The Conservatives launched a 25 year Environment Plan to protect the world's bio-diverse forests; support sustainable agriculture and support zero de-forestation supply chains. We pledge to leave the environment in a better state than in which we found it, through measures such as cutting out all plastic waste. We will improve protection for our natural habitats through Local Nature Recovery Strategies and give communities a greater say in the protection of local trees.    This multi-faceted approach includes further reducing pollution - we now have the cleanest rivers in a generation. But there is a dearth of salmon and sea trout so we need to continue to look at sustainable solutions now and in the future. I have been working with the Keswick hatchery project to try and increase the numbers of salmon on the River Derwent and stock levels are being monitored by the Environment Agency. Salmon are spawning and fry are present in our rivers, so research is focusing on understanding why adult salmon are not returning to our rivers. If this is through predation or other factors then efforts will be targeted on such issues. The decline in species such as hares, red squirrels, partridge, yellow hammers and indeed many birds, is of huge concern to those who remember the sounds and sights of the countryside. Predation is as much of a concern for me as successive Government policy. The introduction of pine martins and otters are helping with the conservation of endangered species, which were once so common. I led a debate in Westminster Hall on the decline of red squirrels and called on the Government to support our local campaigners in their fight to help protect them. In Cumbria we are just about retaining our red squirrel stronghold thanks to the dedication of volunteer conservation groups like West Lakes Squirrel Initiative, who I am proud to support. The real challenge is how to tackle such loss without creating unintended consequences for landowners and other wildlife.  

2. What will you do to ensure we have farming policies that support land managers in delivering nature’s recovery? 

In our area of abundant natural resources and outstanding national beauty, farming has shaped the landscape and we have benefited from an economy dependent on the countryside. It is therefore critical to develop sustainability, and support policy changes that benefit wildlife. For the first time in 40 years, by leaving the EU, we will have the opportunity to legislate our own farming and agricultural policy. This means we can use public money for UK farmers, rather than our money subsidising farms across the EU. Therefore, we can reward farmers with public money for responsible land use, environmentally friendly practices and increasing biodiversity. Responsible land use can always go along way to cut the causes of flooding. These principles formed the basis of the Agriculture Bill, which I scrutinised in detail on the Agriculture Bill Committee, with a focus on supporting farmers in transitioning away from the Common Agricultural Policy. Although the bill passed through committee, it fell at prorogation,  but we can expect to see it return in the new Parliament.    

I have met with farmers across the area - upland and lowland, sheep, beef and dairy - as well as the National Farmers' Union and The Countryside Alliance. The vast majority want to leave the EU and look forward to life out of the Common Agriculture Policy and we have been discussing their post-Brexit farming needs. There is no better industry for skills and experience to be passed down through generations, our farmers know their land best, they are the conservationists within our community and the industry must be supported for future generations. 

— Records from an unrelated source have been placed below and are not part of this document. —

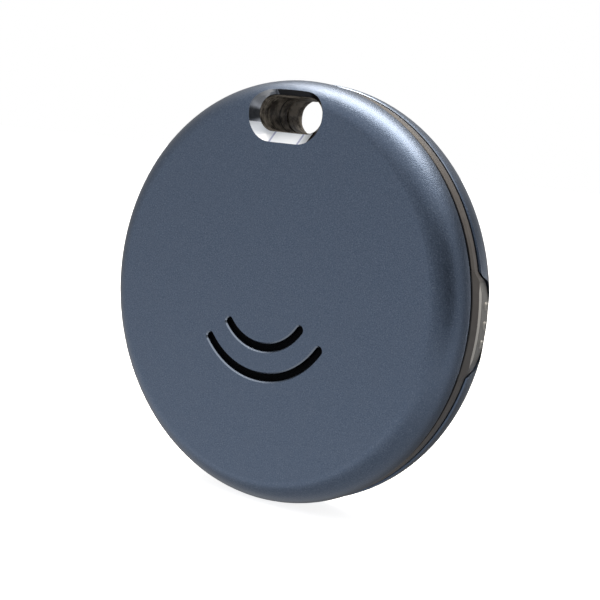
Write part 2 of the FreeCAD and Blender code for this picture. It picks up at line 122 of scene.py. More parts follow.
# Hidden parts of the button as two corners each; the post's first X comes from the node's box
STEM = ((13.6, BAND_FRONT + 0.06, -2.0), (15.02, 0.38, 2.0))
FLANGE = ((13.30, -0.72, -2.75), (13.62, 0.38, 2.75))
POST_START = (-0.58, -0.9)
POST_END = (13.4, 0.12, 0.9)
BLOCK_BEVEL = 0.08
BUMPS = (-1, 0, 1)
BUMP_PITCH = 5.0        # degrees between the dots
BUMP_Y = 1.72
BUMP_RADIUS = 0.29
BUMP_HEIGHT = 0.16
BUMP_LIT = 0.08         # the dots' painted highlight rings end this far behind their middles
BUMP_SHAPE = ((1.18, -0.02), (1.04, 0.01), (0.97, 0.40), (0.86, 0.75), (0.66, 0.93), (0.36, 1.0))
BUMP_SIDES = 28
BUMP_RING = 15.2        # distance of the dots from the disc's axis
SHADOW_LINE = -0.38     # painted shadow: the band is nearly black in front of this level
SHADOW_MARGIN = 0.02

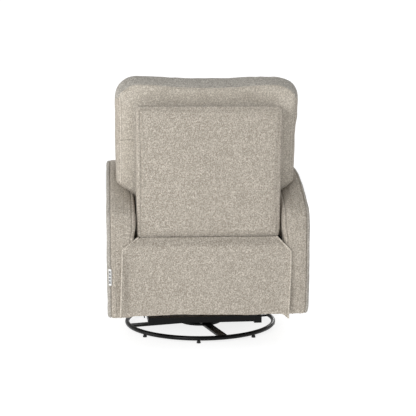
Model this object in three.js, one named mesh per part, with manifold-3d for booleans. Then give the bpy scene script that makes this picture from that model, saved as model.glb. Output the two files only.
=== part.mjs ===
// Upholstered swivel glider with a power recliner: a padded seat, arms and winged back
// on a gliding steel carriage that turns on a round steel floor base.
// Millimetres, +Z up. The chair faces -Y and the sitter's left is +X. The origin is on
// the floor, on the swivel axis, at the middle of the chair's outer box.

import * as THREE from "three";
import { mergeVertices } from "three/addons/utils/BufferGeometryUtils.js";
import Module from "manifold-3d";

const wasm = await Module();
wasm.setup();

// ---- Driving dimensions -------------------------------------------------------------

const GAP = 0.3; // between pieces that rest on each other
const RUNNING = 0.6; // between a pin and its hole
const SIDES = [["left", 1], ["right", -1]];

const RING = { radius: 308, tube: 9, z: 18.5 };
const FOOT = { count: 8, radius: 8.5, height: 9.2, first: 38.6 };
const SPOKE = { width: 36, z: [14, 22], reach: 298, angle: 13, hub: 88 };
const BEARING = { radius: 58, z: [22.3, 44], spindle: 12, top: 68 };
const TURNTABLE = { depth: 75, z: [46, 54], hole: 13 };
const RAIL = { x: [198, 228], y: 222, z: [54.3, 84] };
const POST = { x: [222, 228], y: 160, half: 15, top: 237 };
const GLIDE = { x: [232, 237], upper: 225, lower: 115, half: 11, pin: 5 };
const CARRIAGE = { x: [243, 247], y: [-215, 285], z: [100, 202], flange: 283.5, step: 4 };
const CROSS = { y: [240, 260], z: [122, 150] };

const ARM = { inner: 284.5, outer: 383, roll: 12, bottom: 122, front: -372, rear: 398, nose: 608 };
// The rear end and the long slope up to the top of an arm, as (y, z).
const ARM_RISE = [
  [364, 122], [385, 144], [395, 245], [398, 340], [398, 430], [391, 500], [372, 537],
  [300, 592], [205, 642], [97, 668], [-33, 686], [-163, 686], [-300, 677],
];
const BOARD = {
  x: [312, 344], pocket: 1.5,
  edge: [[-348, 128], [352, 128], [370, 240], [370, 465], [197, 592], [-33, 652], [-292, 646], [-348, 600]],
};
const CONTROL = { z: 285, length: 62, width: 13, thick: 3, buttons: 4, pitch: 13, travel: 1.2 };

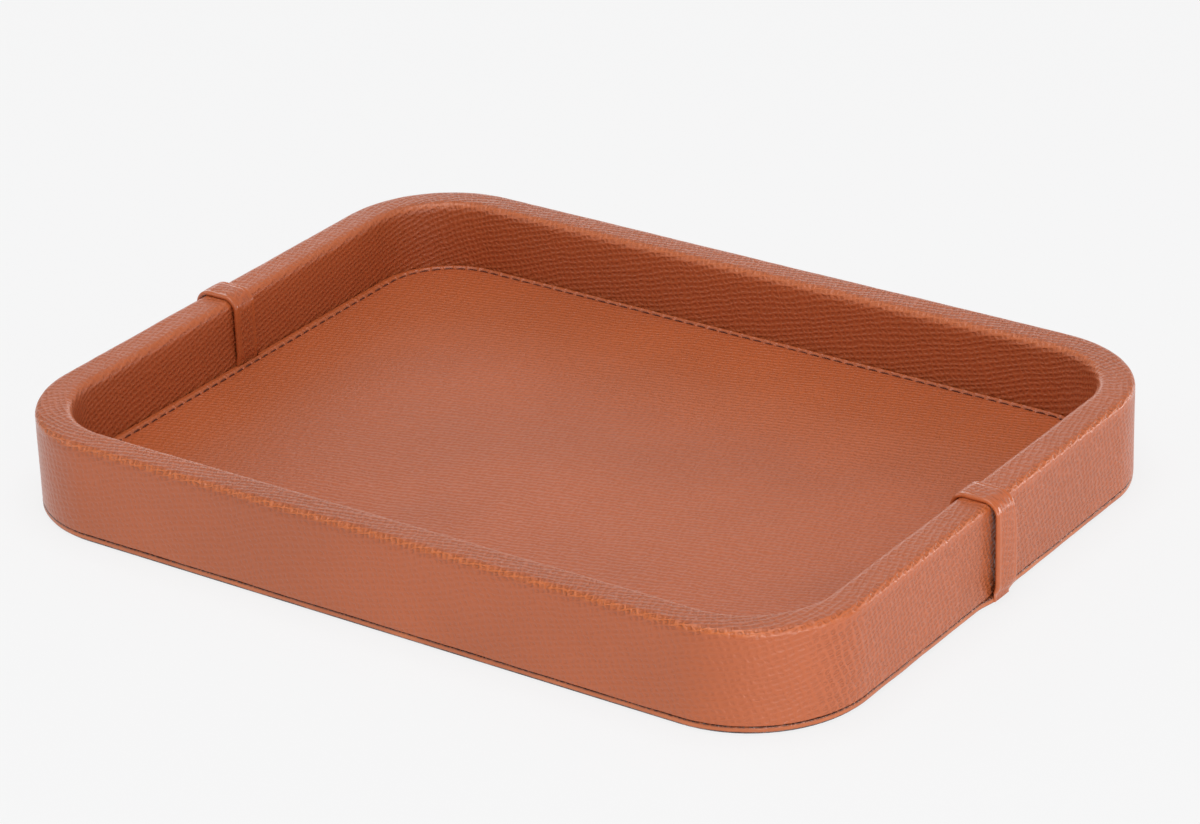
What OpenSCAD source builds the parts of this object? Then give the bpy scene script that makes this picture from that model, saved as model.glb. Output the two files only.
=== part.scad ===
// Leather tray. Four wooden rails and four curved corners, doweled into a ring, are
// wrapped in leather, stand on a leather-edged base board and hold a stitched leather mat.
// A leather strap over the middle of each end wall covers the joint of the wrapping.
// Millimetres, +Z up, origin at the middle of the footprint on the table.

/* [Tray] */
// Length over the leather walls, along X
tray_l = 340; // [290:5:400]
// Width over the leather walls, along Y
tray_w = 259.5; // [220:0.5:300]
// Height of the rim's top face above the table
tray_h = 38; // [32:0.5:50]
// Plan radius of the outer corners
corner_r = 44.5; // [38:0.5:52]

/* [Rim] */
// Thickness of the wall, leather included
rim_t = 13.6; // [12.8:0.1:17]
// Radius of the rim's outer top edge
rim_outer_r = 2.5; // [1.2:0.1:3.5]
// Radius of the rim's inner top edge
rim_inner_r = 3.4; // [1.4:0.1:4.5]
// Thickness of the leather round the rim
wrap_t = 0.8; // [0.6:0.1:1]
// Width of the hem that the leather turns in under the frame
wrap_hem_w = 6.5; // [4:0.5:6.5]
// Radius of the fold at the foot of the outer wall
wrap_fold_r = 0.6; // [0.3:0.1:0.7]
// Gap between the front and back leather, under each strap
wrap_seam_gap = 0.4; // [0.2:0.1:1]

/* [Base] */
// Thickness of the base with its leather edge
base_t = 2.5; // [2.1:0.1:4]
// Thickness of the leather round the edge of the base
base_leather_t = 0.5; // [0.4:0.1:0.7]
// Width of the leather hems on the two faces of the base
base_hem_w = 6; // [4:0.5:6.5]
// Radius of the leather edge of the base
base_edge_r = 0.9; // [0.5:0.1:1]
// Thickness of the felt lining under the base
lining_t = 0.5; // [0.4:0.1:1.2]
// How far the lining stays in from the edge of the base
lining_inset = 1.2; // [1:0.1:4]

/* [Floor and mat] */
// Thickness of the floor board inside the frame
floor_t = 6; // [5:0.1:8]
// Clearance between the floor board and the frame
floor_fit = 0.1; // [0:0.05:0.3]
// Thickness of the mat, leather and board
mat_t = 2.7; // [2.2:0.1:4]
// Thickness of the leather of the mat
mat_leather_t = 1; // [0.8:0.1:1.2]
// Radius of the mat's top edge
mat_edge_r = 1; // [0.4:0.1:1.2]
// Width of the rolled strip along the edge of the mat
mat_roll_w = 6; // [5:0.5:10]
// Clearance between the mat and the walls
mat_fit = 0.2; // [0.1:0.05:0.5]

/* [Stitching] */
// Pitch of the stitches
stitch_pitch = 5.1; // [4:0.1:8]
// Length of thread that shows in each stitch
stitch_l = 3.8; // [2.5:0.1:3.9]
// Radius of the thread
thread_r = 0.27; // [0.2:0.01:0.28]
// Angle of each stitch to its row, in degrees
stitch_slant = 5; // [0:1:7]
// Distance from the end walls to the stitch row
stitch_end_inset = 3.7; // [3.4:0.1:4.5]
// Distance from the long walls to the stitch row
stitch_side_inset = 2.4; // [2.1:0.1:4.5]
// Radius of the groove that the stitches lie in
groove_r = 0.7; // [0.65:0.01:0.75]
// Depth of that groove below the face of the mat
groove_depth = 0.64; // [0.62:0.01:0.66]
// Clearance between the thread and the wall of the groove
thread_fit = 0.02; // [0:0.01:0.04]

/* [Straps] */
// Width of each strap
strap_w = 11.6; // [8:0.1:16]
// Thickness of each strap, stiffener included
strap_t = 1.7; // [1.5:0.1:2.2]
// Thickness of the strap's leather, on its face and at its turned sides
strap_leather_t = 0.9; // [0.7:0.1:1.1]
// Radius of the strap's turned edges
strap_edge_r = 0.8; // [0.3:0.1:0.9]
// How much narrower, on each side, the end behind the leather of the base is
tab_shoulder = 0.8; // [0.4:0.1:2]
// Clearance round that end
tab_fit = 0.1; // [0.05:0.05:0.2]
// Half length of the bulge that it raises in the edge of the base
bulge_half_l = 17; // [13:0.5:22]

/* [Fixings] */
// Radius of the dowels between rails and corners
dowel_r = 2.5; // [2:0.25:3]
// Length of those dowels
dowel_l = 20; // [14:1:24]
// Radius of the base screws
screw_r = 1.5; // [1.25:0.05:1.75]
// Length of the base screws
screw_l = 14; // [10:0.5:18]
// Radius of the head of a base screw
screw_head_r = 2.7; // [2.3:0.1:2.8]
// Height of the countersunk head
screw_head_h = 1.5; // [1:0.1:1.8]
// Radius of the brads that hold the floor board
brad_r = 0.7; // [0.5:0.05:0.9]
// Length of those brads
brad_l = 18; // [17:0.5:24]
// Radius of a brad's head
brad_head_r = 1.3; // [1.1:0.1:1.4]
// Height of a brad's head
brad_head_h = 0.8; // [0.5:0.1:1]

/* [Hidden] */
// Places along half a rail, as shares of it
long_screw_shares = [-0.75, -0.25, 0.25, 0.75];
short_screw_shares = [-0.6, 0.6];
long_brad_shares = [-0.85, -0.5, 0, 0.5, 0.85];
short_brad_shares = [-0.8, 0, 0.8];
// Heights of the dowels, as shares of the frame's height
dowel_height_shares = [0.3, 0.72];
// How far a cut runs past the face that it opens, and a joined piece into its neighbour
overrun = 1;

// Heights above the table
base_z = lining_t;
frame_z = base_z + base_t;
floor_z = frame_z + floor_t;
mat_z = floor_z + mat_t;
frame_top_z = tray_h - wrap_t;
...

3.  What will you do to ensure we protect and revive our seas and marine environment? 

The Conservatives 25 Year Environment Plan will protect the marine environment by cutting plastic waste, which is at great harm to marine wildlife. After Brexit, we can also expect to see a new UK fisheries policy, to replace the Common Fisheries Policy. A new sustainable fisheries policy will again allow us to promote sustainable fishing, and encourage, better standards and practices to improve the marine environment. The fishermen who best demonstrate an ability to maintain, enhance and restore the marine/aquatic environment will be receive grants.  

I successfully lobbied for the introduction of more Marine Conservation Zones - areas designated with the aim to protect nationally important, rare or threatened habitats and species. And I support trawler and fishing free areas around the columns of wind turbines - to create marine preservation areas. The Government also held an independent review of Highly Protected Marine Areas (HPMAs) this year looking at introducing tougher measures to help stop the implications of human activity from damaging the marine environment. The review will recommend whether and how such areas could be introduced within inshore and off shore waters and - if supported by evidence - then potential pilot sites would be recommended.